Bay in Auckland Region, New Zealand

Mathesons Bay (Te Kohuroa; officially Te Kohuroa / Mathesons Bay) is a small beach in the Rodney district of the Auckland Region of New Zealand. It is 21 kilometres north-east of Warkworth, near the small community of Leigh. It comprises mainly holiday homes, with a small number of permanent residents.

==Description==

Off shore there is a small island called Mathesons Bay Island which has some big rocks coming off which shelters the beach. There is sometimes a pontoon that is very fun to jump off. No dogs on beach between 9:00 am and 7:00 pm from the start of labour weekend to the end of Easter Monday, But for the rest of the year dogs are allowed on whenever they want. There is a small playground with a short walk up the hillside. There is a walk way that starts at Mathesons Bay and goes just past the end of Matheson Bay Road.
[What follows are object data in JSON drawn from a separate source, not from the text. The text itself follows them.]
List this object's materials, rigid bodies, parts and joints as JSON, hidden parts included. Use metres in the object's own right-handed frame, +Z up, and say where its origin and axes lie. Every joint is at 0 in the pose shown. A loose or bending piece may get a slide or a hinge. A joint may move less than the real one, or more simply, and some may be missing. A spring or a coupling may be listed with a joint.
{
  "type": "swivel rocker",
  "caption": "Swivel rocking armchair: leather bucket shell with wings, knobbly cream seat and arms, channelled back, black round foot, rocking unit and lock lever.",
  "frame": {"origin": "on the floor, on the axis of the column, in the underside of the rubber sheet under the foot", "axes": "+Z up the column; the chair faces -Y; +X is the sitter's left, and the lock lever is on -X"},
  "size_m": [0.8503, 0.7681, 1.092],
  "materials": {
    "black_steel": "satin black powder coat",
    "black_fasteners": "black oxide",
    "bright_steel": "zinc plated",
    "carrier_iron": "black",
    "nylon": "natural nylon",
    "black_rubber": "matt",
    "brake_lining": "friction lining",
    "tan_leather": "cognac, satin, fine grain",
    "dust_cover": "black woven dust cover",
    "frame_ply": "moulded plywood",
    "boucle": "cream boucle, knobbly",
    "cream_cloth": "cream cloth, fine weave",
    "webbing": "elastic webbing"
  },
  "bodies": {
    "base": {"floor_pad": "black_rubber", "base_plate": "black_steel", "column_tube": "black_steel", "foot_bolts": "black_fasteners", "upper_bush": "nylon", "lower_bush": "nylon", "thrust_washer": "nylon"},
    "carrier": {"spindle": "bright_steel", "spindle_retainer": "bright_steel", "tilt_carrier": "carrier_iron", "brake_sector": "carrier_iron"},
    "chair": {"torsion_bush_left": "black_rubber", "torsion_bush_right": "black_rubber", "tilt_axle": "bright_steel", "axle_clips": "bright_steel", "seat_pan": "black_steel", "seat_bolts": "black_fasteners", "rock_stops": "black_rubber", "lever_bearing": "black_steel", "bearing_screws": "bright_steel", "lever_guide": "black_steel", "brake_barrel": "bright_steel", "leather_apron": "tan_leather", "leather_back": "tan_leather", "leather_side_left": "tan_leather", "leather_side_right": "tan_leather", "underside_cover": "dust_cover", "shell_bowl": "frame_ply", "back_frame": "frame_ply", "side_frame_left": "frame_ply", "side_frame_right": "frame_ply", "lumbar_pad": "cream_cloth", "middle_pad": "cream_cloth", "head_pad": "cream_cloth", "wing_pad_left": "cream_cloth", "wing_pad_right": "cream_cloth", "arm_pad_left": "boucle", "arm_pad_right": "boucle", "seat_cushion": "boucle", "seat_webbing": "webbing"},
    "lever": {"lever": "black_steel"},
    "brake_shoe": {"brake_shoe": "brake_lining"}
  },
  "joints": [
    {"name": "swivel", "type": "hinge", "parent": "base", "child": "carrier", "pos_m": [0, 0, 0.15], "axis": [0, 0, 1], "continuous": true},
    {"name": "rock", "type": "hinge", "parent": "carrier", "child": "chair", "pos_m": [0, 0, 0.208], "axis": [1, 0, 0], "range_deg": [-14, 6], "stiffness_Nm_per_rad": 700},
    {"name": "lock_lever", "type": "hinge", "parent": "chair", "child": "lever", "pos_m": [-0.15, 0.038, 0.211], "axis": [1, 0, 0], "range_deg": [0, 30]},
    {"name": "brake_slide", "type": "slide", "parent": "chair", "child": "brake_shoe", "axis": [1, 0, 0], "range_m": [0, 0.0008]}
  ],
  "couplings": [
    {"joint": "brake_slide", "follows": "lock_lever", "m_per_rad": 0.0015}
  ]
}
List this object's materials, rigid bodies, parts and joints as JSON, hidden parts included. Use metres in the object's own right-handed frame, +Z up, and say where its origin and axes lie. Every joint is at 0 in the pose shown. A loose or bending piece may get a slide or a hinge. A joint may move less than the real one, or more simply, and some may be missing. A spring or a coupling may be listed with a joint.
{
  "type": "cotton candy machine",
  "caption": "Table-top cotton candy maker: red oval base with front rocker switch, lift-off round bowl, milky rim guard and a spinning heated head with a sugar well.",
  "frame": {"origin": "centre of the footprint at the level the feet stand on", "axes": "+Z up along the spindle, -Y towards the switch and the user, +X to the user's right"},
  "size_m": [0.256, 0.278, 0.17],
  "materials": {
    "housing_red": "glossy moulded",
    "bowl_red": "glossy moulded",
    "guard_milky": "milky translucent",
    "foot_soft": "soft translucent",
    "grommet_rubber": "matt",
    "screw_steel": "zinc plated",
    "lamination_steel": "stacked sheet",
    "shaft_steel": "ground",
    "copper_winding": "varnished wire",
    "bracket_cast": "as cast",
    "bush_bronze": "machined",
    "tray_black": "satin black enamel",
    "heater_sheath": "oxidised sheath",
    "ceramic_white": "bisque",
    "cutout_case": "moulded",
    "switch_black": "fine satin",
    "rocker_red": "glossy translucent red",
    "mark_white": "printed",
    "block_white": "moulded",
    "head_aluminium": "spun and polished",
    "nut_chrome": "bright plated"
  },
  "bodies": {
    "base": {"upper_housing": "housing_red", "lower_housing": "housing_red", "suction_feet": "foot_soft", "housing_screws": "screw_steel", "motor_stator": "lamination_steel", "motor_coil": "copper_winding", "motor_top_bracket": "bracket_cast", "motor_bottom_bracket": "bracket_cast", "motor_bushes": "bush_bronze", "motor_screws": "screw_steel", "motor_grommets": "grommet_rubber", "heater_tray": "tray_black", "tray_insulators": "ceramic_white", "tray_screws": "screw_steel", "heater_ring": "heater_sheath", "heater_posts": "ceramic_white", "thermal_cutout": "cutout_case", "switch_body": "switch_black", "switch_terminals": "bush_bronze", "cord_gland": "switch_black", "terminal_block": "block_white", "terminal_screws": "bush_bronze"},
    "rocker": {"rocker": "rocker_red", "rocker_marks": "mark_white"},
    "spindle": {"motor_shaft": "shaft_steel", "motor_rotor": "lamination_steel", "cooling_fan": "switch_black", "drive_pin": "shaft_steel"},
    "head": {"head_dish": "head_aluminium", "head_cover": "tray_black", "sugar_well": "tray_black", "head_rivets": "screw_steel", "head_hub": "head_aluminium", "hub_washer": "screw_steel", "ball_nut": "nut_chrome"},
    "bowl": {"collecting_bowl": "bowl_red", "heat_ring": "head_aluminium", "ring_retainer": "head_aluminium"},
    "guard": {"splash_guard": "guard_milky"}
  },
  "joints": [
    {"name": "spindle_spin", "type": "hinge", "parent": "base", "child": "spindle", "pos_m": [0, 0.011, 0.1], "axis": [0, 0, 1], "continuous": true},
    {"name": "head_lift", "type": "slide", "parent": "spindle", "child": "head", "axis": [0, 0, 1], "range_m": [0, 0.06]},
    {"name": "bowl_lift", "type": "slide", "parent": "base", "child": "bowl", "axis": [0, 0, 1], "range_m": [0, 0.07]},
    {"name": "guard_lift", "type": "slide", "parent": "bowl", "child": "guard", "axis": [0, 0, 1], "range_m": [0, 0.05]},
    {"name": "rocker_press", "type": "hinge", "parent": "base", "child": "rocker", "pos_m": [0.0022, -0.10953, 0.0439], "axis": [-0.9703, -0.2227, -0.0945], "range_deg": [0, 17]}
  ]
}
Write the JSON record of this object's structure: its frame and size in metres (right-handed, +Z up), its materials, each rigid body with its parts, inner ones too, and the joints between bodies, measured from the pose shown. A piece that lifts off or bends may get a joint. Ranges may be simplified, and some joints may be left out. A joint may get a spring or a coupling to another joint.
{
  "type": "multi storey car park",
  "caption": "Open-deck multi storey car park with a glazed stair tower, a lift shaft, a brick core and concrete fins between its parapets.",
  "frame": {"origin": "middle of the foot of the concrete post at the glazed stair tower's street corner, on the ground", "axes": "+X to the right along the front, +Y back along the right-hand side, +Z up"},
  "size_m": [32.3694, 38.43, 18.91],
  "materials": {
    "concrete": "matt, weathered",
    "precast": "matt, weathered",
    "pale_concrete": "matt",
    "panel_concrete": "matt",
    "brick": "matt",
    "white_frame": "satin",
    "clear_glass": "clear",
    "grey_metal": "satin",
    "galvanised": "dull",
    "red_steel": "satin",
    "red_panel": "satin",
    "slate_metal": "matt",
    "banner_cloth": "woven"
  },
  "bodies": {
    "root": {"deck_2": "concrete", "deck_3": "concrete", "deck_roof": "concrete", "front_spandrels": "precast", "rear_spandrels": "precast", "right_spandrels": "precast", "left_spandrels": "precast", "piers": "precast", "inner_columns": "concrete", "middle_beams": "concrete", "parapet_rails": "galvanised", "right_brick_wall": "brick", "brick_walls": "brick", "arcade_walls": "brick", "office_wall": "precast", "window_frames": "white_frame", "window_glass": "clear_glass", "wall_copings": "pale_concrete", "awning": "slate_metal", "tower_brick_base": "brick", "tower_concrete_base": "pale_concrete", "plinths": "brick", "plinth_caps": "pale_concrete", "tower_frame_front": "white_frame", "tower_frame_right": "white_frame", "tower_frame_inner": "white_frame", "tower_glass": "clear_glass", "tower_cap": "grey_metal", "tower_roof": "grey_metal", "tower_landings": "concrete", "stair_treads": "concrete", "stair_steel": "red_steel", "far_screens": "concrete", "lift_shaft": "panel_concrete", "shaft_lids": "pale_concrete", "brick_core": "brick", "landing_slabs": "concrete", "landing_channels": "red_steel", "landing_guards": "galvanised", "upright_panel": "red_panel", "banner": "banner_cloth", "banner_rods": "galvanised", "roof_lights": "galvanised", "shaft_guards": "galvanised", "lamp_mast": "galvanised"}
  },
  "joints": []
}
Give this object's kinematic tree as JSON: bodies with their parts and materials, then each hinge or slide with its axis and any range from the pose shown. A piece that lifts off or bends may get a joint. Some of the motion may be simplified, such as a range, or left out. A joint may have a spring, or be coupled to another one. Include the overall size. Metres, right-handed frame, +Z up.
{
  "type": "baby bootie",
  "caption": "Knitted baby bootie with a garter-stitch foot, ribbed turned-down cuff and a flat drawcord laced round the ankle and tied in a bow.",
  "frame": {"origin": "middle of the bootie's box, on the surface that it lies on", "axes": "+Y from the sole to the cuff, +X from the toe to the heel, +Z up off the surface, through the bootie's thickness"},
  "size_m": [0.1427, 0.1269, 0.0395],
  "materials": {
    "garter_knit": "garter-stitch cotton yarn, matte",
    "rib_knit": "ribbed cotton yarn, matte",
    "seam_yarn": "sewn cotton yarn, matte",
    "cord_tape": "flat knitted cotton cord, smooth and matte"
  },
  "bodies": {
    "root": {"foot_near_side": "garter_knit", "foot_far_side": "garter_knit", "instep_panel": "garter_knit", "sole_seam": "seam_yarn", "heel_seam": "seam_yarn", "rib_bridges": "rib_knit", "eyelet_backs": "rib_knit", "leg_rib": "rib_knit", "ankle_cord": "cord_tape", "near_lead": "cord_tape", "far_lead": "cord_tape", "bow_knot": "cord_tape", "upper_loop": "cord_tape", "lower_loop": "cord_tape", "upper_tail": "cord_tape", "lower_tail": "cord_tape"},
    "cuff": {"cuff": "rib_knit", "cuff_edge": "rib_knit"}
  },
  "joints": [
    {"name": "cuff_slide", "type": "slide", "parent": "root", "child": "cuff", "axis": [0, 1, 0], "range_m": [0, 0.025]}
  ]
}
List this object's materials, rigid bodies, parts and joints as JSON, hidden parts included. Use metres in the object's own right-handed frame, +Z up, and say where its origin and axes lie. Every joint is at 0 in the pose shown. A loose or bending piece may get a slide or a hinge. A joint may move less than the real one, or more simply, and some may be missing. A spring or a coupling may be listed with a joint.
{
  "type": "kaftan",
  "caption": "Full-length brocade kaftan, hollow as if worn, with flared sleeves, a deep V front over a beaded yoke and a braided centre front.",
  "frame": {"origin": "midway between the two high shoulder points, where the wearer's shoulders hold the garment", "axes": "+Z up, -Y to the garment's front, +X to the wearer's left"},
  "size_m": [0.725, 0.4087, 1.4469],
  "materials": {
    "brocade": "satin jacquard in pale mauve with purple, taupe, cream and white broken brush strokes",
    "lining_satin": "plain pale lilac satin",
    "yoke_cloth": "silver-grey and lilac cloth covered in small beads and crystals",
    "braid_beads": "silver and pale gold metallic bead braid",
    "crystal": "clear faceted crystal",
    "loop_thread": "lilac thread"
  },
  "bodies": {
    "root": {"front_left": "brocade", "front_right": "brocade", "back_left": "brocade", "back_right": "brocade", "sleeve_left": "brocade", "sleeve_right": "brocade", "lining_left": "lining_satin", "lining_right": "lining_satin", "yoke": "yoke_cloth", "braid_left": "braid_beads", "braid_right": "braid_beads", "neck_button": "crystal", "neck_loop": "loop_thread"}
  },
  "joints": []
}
==Geology and palaeontology==
The rocks at Mathesons Bay comprise Waipapa Terrane greywacke overlain by sediments of the early Miocene Waitemata Group, the latter of which is divided between the basal, shallow marine Cape Rodney Formation, and the turbidite deposits of the Pakiri Formation. These sediments form part of sequence that is inferred to reflect the subsidence of the area from a shallow rocky shore to a deep marine basin beginning approximately 21.7 million years ago. Many fossil invertebrates can be found in the cliffs and rock platforms, notably brachiopods (Notosaria, Magasella), barnacles (Epopella, Tasmanobalanus, Bathylasma), bivalves (Eucrassatella, Crenostrea), gastropods (Sarmaturbo, Cellana), corals (Cyathoseris, Leptoseris, Keratoisis), an echinoid (Phyllacanthus) and bryozoans. The remnant of a fossilized methane seep was formerly exposed in the cliffs to the north of Mathesons Bay Reserve, but has subsequently been buried by rockfalls.